Although the Wizards had a good run of competitive playoff appearances in the 2010s, they’ve never gotten past the second round in the Wall/Beal era. Every guy with their jersey hanging in Capital One Arena made at least one NBA Finals appearance and most made two. Unseld, Chenier, and Hayes all got rings in 1978. Now that’s a legacy.

The most wins the Wizards have ever gotten during the Wall/Beal era has been 49. Each player with their jersey in the rafters was on at least two 50+ win teams. Unseld, Chenier, and Hayes were all on the 60-win team in 1975.

So while Beal’s stats might be in the same conversation as these guys, his winning percentage isn’t quite there yet.

Rafters or nah?

Could Beal’s be the next jersey hanging in Capital One Arena? Sure. Especially if he sticks it out for the rest of his career, there’s no doubt Beal will retire a Wizards legend, if he isn’t already. On the court, Beal is among the best doing it right now. Off the court, he’s equally impressive and took home the 2019 NBA Community Assist Award.

But to really cement himself as one of the best in franchise history, one that deserves to be forever immortalized and never replicated, Beal will need to add some W’s to his resume. And maybe an Eastern Conference title or two.

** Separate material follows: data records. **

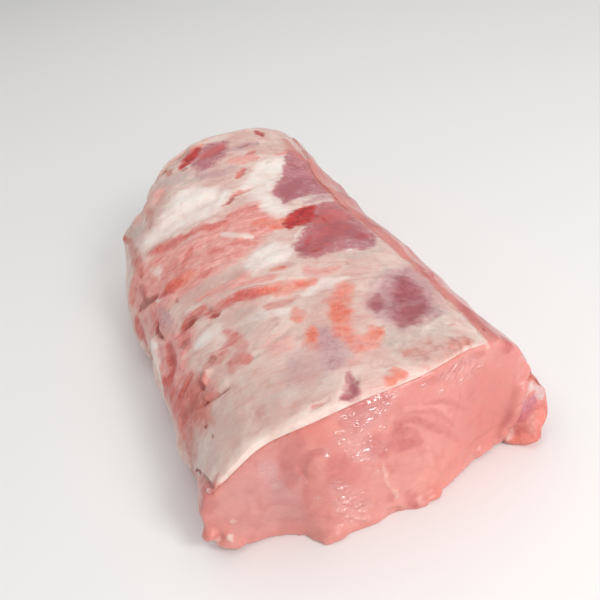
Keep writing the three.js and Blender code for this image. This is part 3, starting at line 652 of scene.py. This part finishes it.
SIDE_FORMS = [
    # The top of the flap dips and its foot hangs out, and its left part meets the cut.
    Form([(536, 366), (540, 376)], 6.0, -2.0),
    Form([(516, 439), (532, 438)], 7.0, 3.2),
    Form([(530, 380), (523, 394), (516, 412), (508, 430)], 5.0, 0.8),
]


def smooth_fade(nearness):
    """Turns nearness from 0 to 1 into a soft bump."""
    nearness = np.clip(nearness, 0, 1)
    return nearness * nearness * (3 - 2 * nearness)


def ramp(values, start, run):
    """Rises softly from 0 at start to 1 at start + run."""
    return smooth_fade((values - start) / run)


def facing(share):
    """1 where a normal points along a direction, given its share along it, and 0 beside it."""
    return smooth_fade(share * 2 - 0.4)


# ---------------------------------------------------------------------------------------------
# From the photograph to the surface.

def camera_turn():
    """The camera's turn, as its right, up and backward directions."""
    heading = Matrix.Rotation(math.radians(-CAMERA_HEADING), 3, "Z")
    pitch = Matrix.Rotation(math.radians(90 - CAMERA_PITCH), 3, "X")
    roll = Matrix.Rotation(math.radians(CAMERA_ROLL), 3, "Z")
    return heading @ pitch @ roll


def surface_places(tree, path, lens):
    """The path's places in mm, where they land on the surface, with steps between them. A pixel
    beside the surface lands on the point nearest to its line of sight."""
    eye = Vector(CAMERA_PLACE)
    turn = camera_turn()
    focal_pixels = PHOTO_SIZE * lens / SENSOR_WIDTH

    def land(place):
        if len(place) == 3:
            return tree.find_nearest(Vector(place))[0]
        aim = Vector((place[0] - PHOTO_SIZE / 2, PHOTO_SIZE / 2 - place[1], -focal_pixels))
        aim = (turn @ aim).normalized()
        hit = tree.ray_cast(eye, aim)[0]
        if hit:
            return hit
        beside = [tree.find_nearest(eye + aim * depth) for depth in SIGHT_DEPTHS]
        return min(beside, key=lambda found: found[3])[0]

    places = [land(path[0])]
    for start, end in zip(path[:-1], path[1:]):
        steps = max(1, int(math.dist(start, end) / PATH_STEP))
        for step in range(1, steps + 1):
            share = step / steps
            places.append(land([a + (b - a) * share for a, b in zip(start, end)]))
    return np.array([list(place) for place in places])


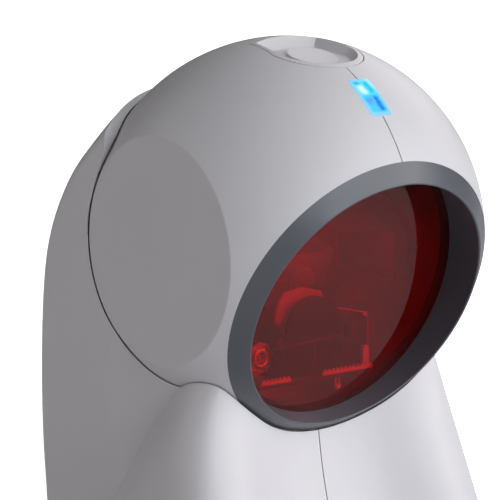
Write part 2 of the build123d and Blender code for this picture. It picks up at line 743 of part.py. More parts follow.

Next: Bradley Beal puts trade rumors to rest

With John Wall coming back next season, there’s certainly hope that the Wizards can bounce back to their competitive selves. When each player has graced the floor for at least 50 games in a season, the Wizards have never missed the playoffs.

But whatever version of Wall returns will be different than the one we’re used to. For what it’s worth, this is now a different Bradley Beal, too. And he’s well on his way to hanging in the rafters. I, for one, can’t wait to watch how he continues to cement his legacy.